Over the past five or so years, hip-hop has positioned itself at the fore of my mind. Re-explorations in the genre renewed my curiosity and reopened the verdant path of discovery and excitement. Fifteen years ago I had a similar spurt of interest, obsessed with the Rhymesayers label (Sage Francis, Atmosphere, and Eyedea and Abilities in particular), but that discovery was swiftly decapitated by the approaching horde of extreme metal. The hopping, skipping swag-attack of hip-hop has returned, pulling-up to the metal zombies and popping caps.

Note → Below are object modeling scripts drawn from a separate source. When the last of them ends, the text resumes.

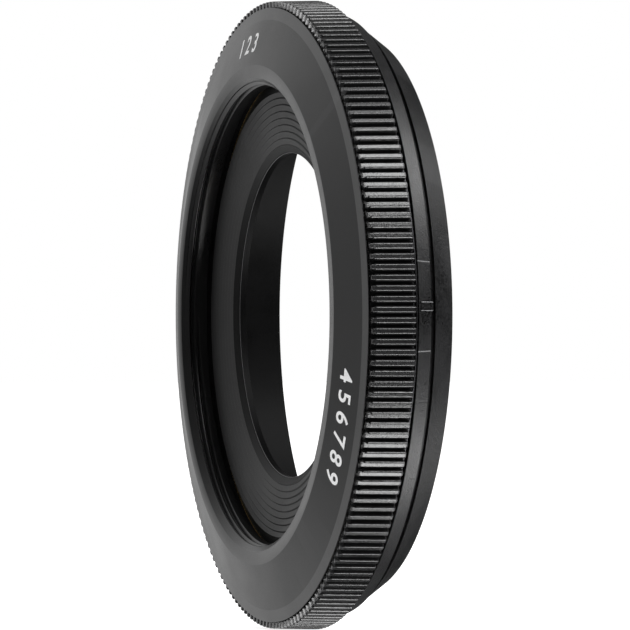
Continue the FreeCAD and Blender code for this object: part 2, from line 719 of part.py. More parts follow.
# Screws through the web, the baffle and the shim into the front ring
def front_screws():
    count = int(value(size("front_screw_count")))
    screws = []
    for index in range(count):
        label = f"front_screw_{index + 1}"
        head_top = f"({WEB_REAR} + dims.head_height)"
        tip = f"({SKIRT_REAR} - dims.tapped_depth + dims.tap_end_gap)"
        shank = "dims.tapped_radius - dims.shank_play"
        screw = turned(label, (
            ("0", tip), (shank, tip), (shank, WEB_REAR), (size("head_radius"), WEB_REAR),
            (size("head_radius"), f"{head_top} - dims.head_height / 4"),
            ("dims.head_radius * 0.8", head_top), ("0", head_top)))
        sketch = cross_plane(screw, f"{label}_cross", head_top)
        arm, half = value(size("head_radius")) * 0.6, value(size("cross_width")) / 2
        steps = ((arm, -half), (arm, half), (half, half), (half, arm), (-half, arm), (-half, half),
                 (-arm, half), (-arm, -half), (-half, -half), (-half, -arm), (half, -arm), (half, -half))
        for corner in range(12):
            start, end = steps[corner], steps[(corner + 1) % 12]
            sketch.addGeometry(Part.LineSegment(Vector(*start, 0), Vector(*end, 0)), False)
        recess = screw.newObject("PartDesign::Pocket", f"{label}_recess")
        recess.Profile = sketch
        recess.Reversed = True
        recess.setExpression("Length", size("cross_depth"))
        doc.recompute()
        angle = math.radians(value(f"dims.front_screw_angle + 360 * {index} / dims.front_screw_count"))
        circle = value(FRONT_SCREW_CIRCLE)
        place = Vector(circle * math.cos(angle), 0, circle * math.sin(angle))
        screw.Placement = Placement(place, Rotation())
        screws.append(screw)
    return compound("name_ring_screws", screws)


sub_parts = [
    front_ring(), axis_shim(), front_seal(), baffle_plate(), flare_ring(), fixed_barrel(), slide_band(),
    slide_washer(), grip_ring(), ring_carrier(), encoder_comb(), wave_spring(), index_ring(),
    index_bar("index_bar"), sensor_flex(), flex_stiffener(), stiffener_screws(), flex_contacts(),
    front_screws()]
sub_parts += [photo_interrupter(name, angle) for name, angle in sensor_angles()]
doc.recompute()

# Every object has to be sound before anything is written
for item in doc.Objects:
    if "Invalid" in item.State or "Error" in item.State:
        raise RuntimeError(f"{item.Label} failed: {item.State}")
for item in sub_parts:
    shape = item.Shape
    if shape.isNull() or not shape.isValid() or not shape.Solids:
        raise RuntimeError(f"{item.Label} has no sound solid")
    shape.exportStep(f"parts/{item.Label}.step")
    print(f"{item.Label}: {len(shape.Solids)} solids, {shape.Volume:.2f} mm3")
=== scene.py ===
import math

import bmesh
import bpy
from mathutils import Matrix, Vector


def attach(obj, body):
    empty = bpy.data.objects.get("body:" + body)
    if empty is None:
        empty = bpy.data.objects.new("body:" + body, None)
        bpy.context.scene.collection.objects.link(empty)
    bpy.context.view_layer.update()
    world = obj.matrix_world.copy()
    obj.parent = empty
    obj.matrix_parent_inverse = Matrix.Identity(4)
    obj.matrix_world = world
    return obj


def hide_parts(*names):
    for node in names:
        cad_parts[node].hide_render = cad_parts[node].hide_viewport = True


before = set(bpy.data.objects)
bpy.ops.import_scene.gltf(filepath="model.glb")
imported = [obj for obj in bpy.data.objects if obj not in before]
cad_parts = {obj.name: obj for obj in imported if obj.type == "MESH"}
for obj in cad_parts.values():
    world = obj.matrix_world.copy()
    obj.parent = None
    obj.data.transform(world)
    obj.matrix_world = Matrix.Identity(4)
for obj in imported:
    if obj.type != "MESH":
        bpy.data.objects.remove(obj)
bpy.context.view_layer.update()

MM = 0.001
DEPTH = 12.80                     # front face to rear seat
TURN = 2 * math.pi
SIDES, HOLE_SIDES = 360, 24       # columns of a turned piece and of a hole
ROUNDING, ARC_STEPS, SUPPORT = 0.04, 4, 0.03    # a corner's usual radius, its steps, support points' distance
ARC_SHARE, STRAIGHT = 0.42, 0.02  # most of a side that an arc takes, and the bend in radians that gets none
SHARP = math.radians(50)          # a cut piece is shaded smooth over edges flatter than this
HAIR = 0.01                       # slack in the tests for a face's finish
OVER = 0.5                        # how far a tool reaches past what it cuts
SCREW_CIRCLE, CLEARANCE, TAPPED = 27.525, 0.80, 0.55      # radii of the screws' circle and of their holes
SCREWS = (45, 135, 225, 315)      # degrees


# ---------------------------------------------------------------- meshes
def place(radius, depth, angle):
    """A point of the lens from its radius, its depth and its angle."""
    return (radius * math.cos(angle), depth - DEPTH, radius * math.sin(angle))


def place_aside(radius, depth, angle, aside):
    """A point at a radius and a depth, moved aside along the tangent at an angle."""
    radial = Vector((math.cos(angle), 0, math.sin(angle)))
    side = Vector((-math.sin(angle), 0, math.cos(angle)))
    return tuple(radial * radius + side * aside + Vector((0, depth - DEPTH, 0)))


def grid(columns, rows, closed=True):
    """Faces between columns of points. The rows run round; the columns do too, or else end in caps."""
    faces = []
    for j in range(columns if closed else columns - 1):
        k = (j + 1) % columns
        for i in range(rows):
            n = (i + 1) % rows
            faces.append((j * rows + i, j * rows + n, k * rows + n, k * rows + i))
    if not closed:
        faces += [tuple(range(rows)), tuple((columns - 1) * rows + i for i in range(rows))]
    return faces


def lathe(line):
    """Points and faces of a closed line turned about the axis."""
    verts = [place(r, d, TURN * j / SIDES) for j in range(SIDES) for r, d in line]
    return verts, grid(SIDES, len(line))


def inner_faces(line, reach, front=-math.inf, rear=math.inf):
    """Finish 1 for a turned piece's faces inside a radius and between two depths, and 0 for the others."""
    return [int(max(r, line[(i + 1) % len(line)][0]) < reach and front < d < rear)
            for i, (r, d) in enumerate(line)] * SIDES


def rounded(corners):
    """Turn (radius, depth, rounding) corners into a closed line with arcs and support points."""
    line = []
    for index, corner in enumerate(corners):
        here = Vector(corner[:2])
        before = Vector(corners[index - 1][:2])
        after = Vector(corners[(index + 1) % len(corners)][:2])
        arrive, leave = here - before, after - here
        size = corner[2] if len(corner) > 2 else ROUNDING
        bend = arrive.angle(leave)
        if size <= 0 or bend < STRAIGHT:
            line.append(here)
            continue
        reach = min(size * math.tan(bend / 2), ARC_SHARE * arrive.length, ARC_SHARE * leave.length)
        size = reach / math.tan(bend / 2)
        start = here - arrive.normalized() * reach
        end = here + leave.normalized() * reach
        if arrive.length > 2.5 * (reach + SUPPORT):
            line.append(start - arrive.normalized() * SUPPORT)
        side = 1 if arrive.x * leave.y - arrive.y * leave.x > 0 else -1
        inward = Vector((-arrive.y, arrive.x)).normalized() * side
        centre = start + inward * size
        spoke = start - centre
        for step in range(ARC_STEPS + 1):
            turn = side * bend * step / ARC_STEPS
            line.append(centre + Matrix.Rotation(turn, 2) @ spoke)
        if leave.length > 2.5 * (reach + SUPPORT):
            line.append(end + leave.normalized() * SUPPORT)
    return [(point.x, point.y) for point in line]


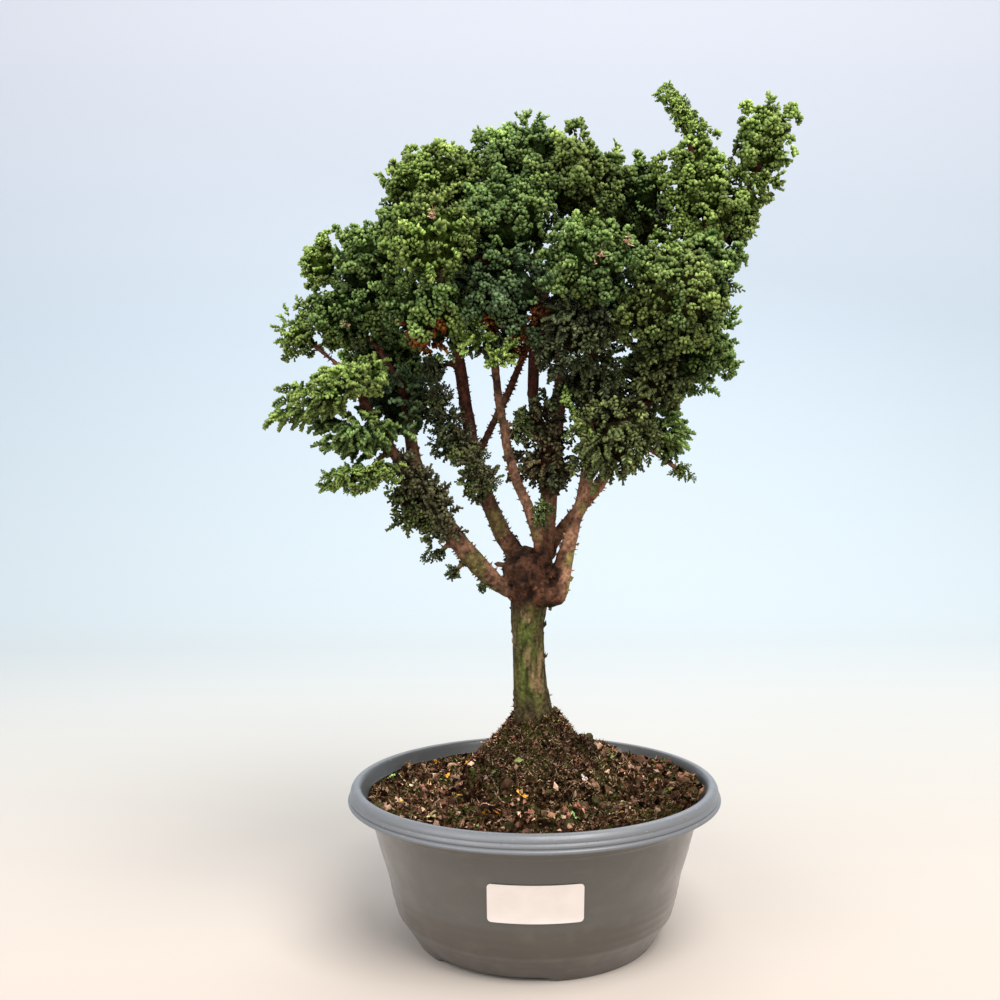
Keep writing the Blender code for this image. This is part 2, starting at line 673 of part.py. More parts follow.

The alchemy of beat-craft - dicing, splicing, slicing and refining - is stupefying in From Filthy Tongue of Gods and Griots. dalek’s beat-craft is transcendent. Oktopus, take a bow. I am lifted by my skinny wrists to the sky pantheon of swaggering hip-hop when this album plays. Though the vocal tone, cadence and word play of MC dalek isn’t top tier, it’s more than suited to the gorgeous production and epiphanic, judgment-day tone that stains the record. 

The tracks are deep space entities: “Spiritual Healing,” a mesmeric battle-cry, a perfect introduction of clanging industrial noise and swagger; “Speak Volumes,” a gorgeous melange of industrial dreams, a shimmering, tricking alter-ego; “…From Mole Hills,” a trippy, trickling excess of scratching, uncomfortable turntablism; “Hold Tight,” an abstract, deep-space whirr that tickles and stings. It is an album that oscillates from delicate to direct and balances its tonal elements with satisfying ease. It’s a journey through dimensions and the sequencing and coupling of tracks, for the most part, works cleverly. “Voices of the Ether,” as an example, is a wonky, fever dream through unstable terrain whereas follow-up “Forever Close My Eyes” is a hip-hop lullaby that caresses and exposes; together, or in opposition, they’re uplifted.

Music | Dälek

All-but-one track on the album is superb, however. Its issue: “Black Smoke Rising,” a 12-minute monolith at the heart of the record that clogs its arteries. Placed at the end of the tracklist as a posthumous, abstract transition from the body into a bodiless space, it may have felt more approachable. Smack bang in the middle, it destroys what becomes a meditative, rich listening experience. It’s a brave positioning and one that I’ll maybe grow to appreciate. In my current stage of appreciation and exploration of this record, I’d much prefer it stationed at the end of the universe - a solitary, uncomfortable outpost and the final destination on a bodiless journey through hip-hop space. Or, exterminated from the tracklist completely, leaving a tight, muscular 44-minute record. Discard the two brief interludes (at 3 minutes together) and we’d have a 41-minute wonder. These are minor quibbles. “Black Smoke Rising” is an avant-garde trip that’s as enjoyably strange as it is uncomfortably positioned. 

As a whole, the album is enjoyably strange: both forward and backwards looking. It sounds like 2002 but wouldn’t sound out of place, or retrograde, if released today. Most importantly, it’s an album that manages to send me places with ease: something I’ve much needed lately.